• [Description of the task]: Which lines in the records below contain the word "parts"? Copy each of them.

• [Task inputs]:
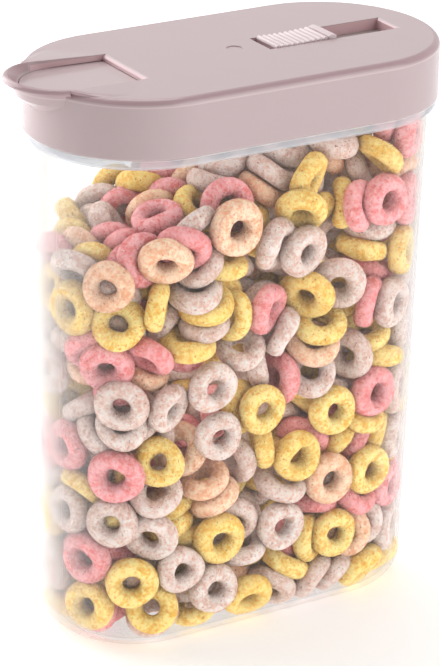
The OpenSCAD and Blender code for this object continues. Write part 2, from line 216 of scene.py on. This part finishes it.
def make_piece(name, parts, sharp_angle=35.0):
    """An object from (points, faces) parts, with its doubles merged and its edges sharp above an angle."""
    mesh = bpy.data.meshes.new(name)
    points, faces, base = [], [], 0
    for part_points, part_faces in parts:
        points.append(np.asarray(part_points, float).reshape(-1, 3))
        faces += [[int(v) + base for v in face] for face in part_faces]
        base += len(points[-1])
    mesh.from_pydata(np.concatenate(points).tolist(), [], faces)
    work = bmesh.new()
    work.from_mesh(mesh)
    bmesh.ops.remove_doubles(work, verts=work.verts, dist=1e-6)
    bmesh.ops.dissolve_degenerate(work, edges=work.edges, dist=1e-6)
    work.to_mesh(mesh)
    work.free()
    mesh.shade_smooth()
    mesh.set_sharp_from_angle(angle=math.radians(sharp_angle))
    made = bpy.data.objects.new(name, mesh)
    bpy.context.scene.collection.objects.link(made)
    return made


def container_section(s):
    """Wall section of the container, from the middle of the base out, up, over the rim and back in."""
    lean = math.atan((s.rim_radius - s.foot_radius) / s.collar_z)
    degrees = math.degrees(lean)
    centre = s.foot_radius + s.foot_fillet * math.tan(lean) - s.foot_fillet / math.cos(lean)
    inner = s.foot_fillet - s.wall
    collar_r = s.rim_radius + s.collar_reach
    neck_r = s.rim_radius - s.neck_step
    neck_in = s.rim_radius - s.wall
    under = s.collar_z - s.collar_t
    nose, edge, lip, lip_in = s.collar_nose, s.collar_edge, s.lip_edge, s.lip_inner_edge
    nose_drop = 0.0004
    bead_z = NECK_Z - s.neck_bead_drop
    bead_root = 0.0013
    outside = [
        [[0, 0]],
        arc((centre, s.foot_fillet), s.foot_fillet, -90, -degrees, 14),
        [[s.rim_radius - s.collar_t * math.tan(lean), under]],
        arc((collar_r - nose, s.collar_z - nose - nose_drop), nose, -60, 0, 6),
        arc((collar_r - edge, s.collar_z - edge), edge, 0, 90, 3),
        [[neck_r, s.collar_z], [neck_r, bead_z - bead_root]],
        arc((neck_r, bead_z), s.neck_bead, -60, 60, 6),
        [[neck_r, bead_z + bead_root]],
        arc((neck_r - lip, NECK_Z - lip), lip, 0, 90, 3),
        arc((neck_in + lip_in, NECK_Z - lip_in), lip_in, 90, 180, 3),
        [[neck_in, under]],
        arc((centre, inner + s.floor_t), inner, -degrees, -90, 12),
        [[0, s.floor_t]],
    ]
    return np.concatenate([np.asarray(part, float) for part in outside])


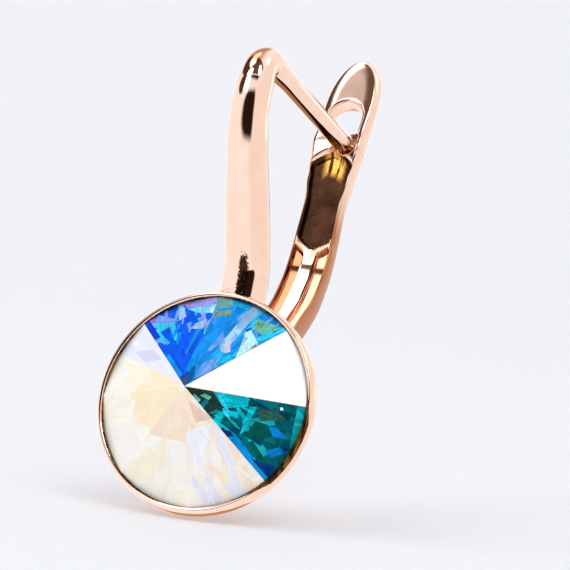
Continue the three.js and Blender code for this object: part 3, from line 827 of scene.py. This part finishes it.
# %% The shards of each wedge
HUES = {
    "royal": "#0A63F6", "azure": "#1294F2", "deep blue": "#0848DC", "blue": "#0A7CC8",
    "bright blue": "#0C96E4", "navy": "#063A78", "sky": "#6FA8FB", "pale blue": "#9CCBF8", "ice": "#86D6FF",
    "white ice": "#C2F4FF", "aqua": "#34CFF4", "cyan": "#1AB4EE", "turquoise": "#10C4D8", "teal": "#16A9B4",
    "mint": "#8CF2E0", "lavender": "#A9A4FA", "violet": "#8A7BE6", "lilac": "#D6D8F4", "smoke": "#7C6B62",
    "sea grey": "#6FA6A4", "olive": "#7E9C78", "sea green": "#66C4AE", "moss": "#33564C", "peat": "#2C5A54",
    "bottle": "#045A50", "petrol": "#04646E", "pale lilac": "#EAEEFA", "white lilac": "#F5F8FD",
    "honey": "#FEEDC8", "straw": "#FDF3DC", "peach": "#FEE9D0", "tan": "#EED0B8", "cream": "#FBF9EC",
    "shell": "#FAF4EC", "white": "#FFFEFA", "cerulean": "#2BA0EE", "deep teal": "#034E5E",
}
# The wedges go round from the right-hand side, against the clock. The first wedge's white is the painted
# highlight of the softbox on the right, and the cream and shell wedges are painted reflections of the white
# tent.
BASE_HUES = ["white", "azure", "royal", "cream", "cream", "cream", "shell", "petrol"]
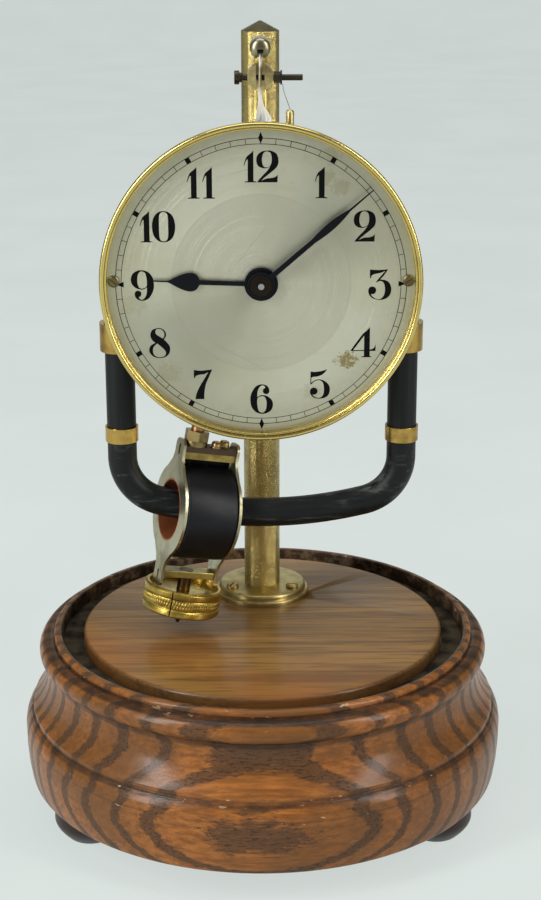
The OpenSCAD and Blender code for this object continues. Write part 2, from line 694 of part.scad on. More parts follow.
module movement_posts() color("goldenrod")
    for (s = [-1, 1]) {
        along_y(post_r, back_y1, bar_y0, s * post_x, collar_z);
        along_y(1.6 - fit, bar_y0, bar_y1 + 1, s * post_x, collar_z);
        along_y(1.6 - fit, back_y0, back_y1, s * post_x, collar_z);
    }

// A plate's outline in the plane of the dial, with a window for the ratchet wheel
module plate_outline()
    difference() {
        hull() for (x = [-1, 1], z = [plate_z0 - dial_z, plate_z1 - dial_z])
            translate([x * (plate_half_w - plate_corner), z - sign(z) * plate_corner])
                circle(r = plate_corner, $fn = 32);
        translate([worm_x - ratchet_r - 0.6, ratchet_z - dial_z - 0.5])
            square([2 * ratchet_r + 1.2, ratchet_t + 1]);
    }

module plate_holes(front)
    for (s = pillar_xs) {
        for (z = plate_pillar_zs) translate([s * plate_pillar_x, z - dial_z]) circle(r = 1, $fn = 32);
        if (!front) translate([s * post_x, collar_z - dial_z]) circle(r = 1.6, $fn = 32);
    }

module back_plate() color("darkgoldenrod")
    difference() {
        union() {
            translate([0, back_y1, dial_z]) rotate([90, 0, 0]) difference() {
                linear_extrude(plate_t) plate_outline();
                translate([0, 0, -past]) linear_extrude(plate_t + 2 * past) plate_holes(false);
            }
            translate([tongue_x, back_y0, plate_z1 - past])
                cube([tongue_w, plate_t, tongue_top - plate_z1 + past]);
        }
        along_y(arbor_r + fit, back_y0 - past, back_y1 - 0.5, 0, dial_z);
        along_y(fork_arbor_r + fit, back_y0 - past, back_y1 + past, 0, fork_z);
    }

module front_plate() color("darkgoldenrod")
    difference() {
        translate([0, front_y1, dial_z]) rotate([90, 0, 0]) difference() {
            linear_extrude(plate_t) plate_outline();
            translate([0, 0, -past]) linear_extrude(plate_t + 2 * past) plate_holes(true);
        }
        along_y(arbor_r + fit, front_y0 - past, front_y1 + past, 0, dial_z);
        along_y(fork_arbor_r + fit, front_y0 + 0.5, front_y1 + past, 0, fork_z);
        along_y(minute_post_r, front_y0 - past, front_y1 + past, minute_wheel_x, minute_wheel_z);
    }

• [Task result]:
def make_piece(name, parts, sharp_angle=35.0):
    """An object from (points, faces) parts, with its doubles merged and its edges sharp above an angle."""
    for part_points, part_faces in parts:
The OpenSCAD and Blender code for this object continues. Write part 2, from line 694 of part.scad on. More parts follow.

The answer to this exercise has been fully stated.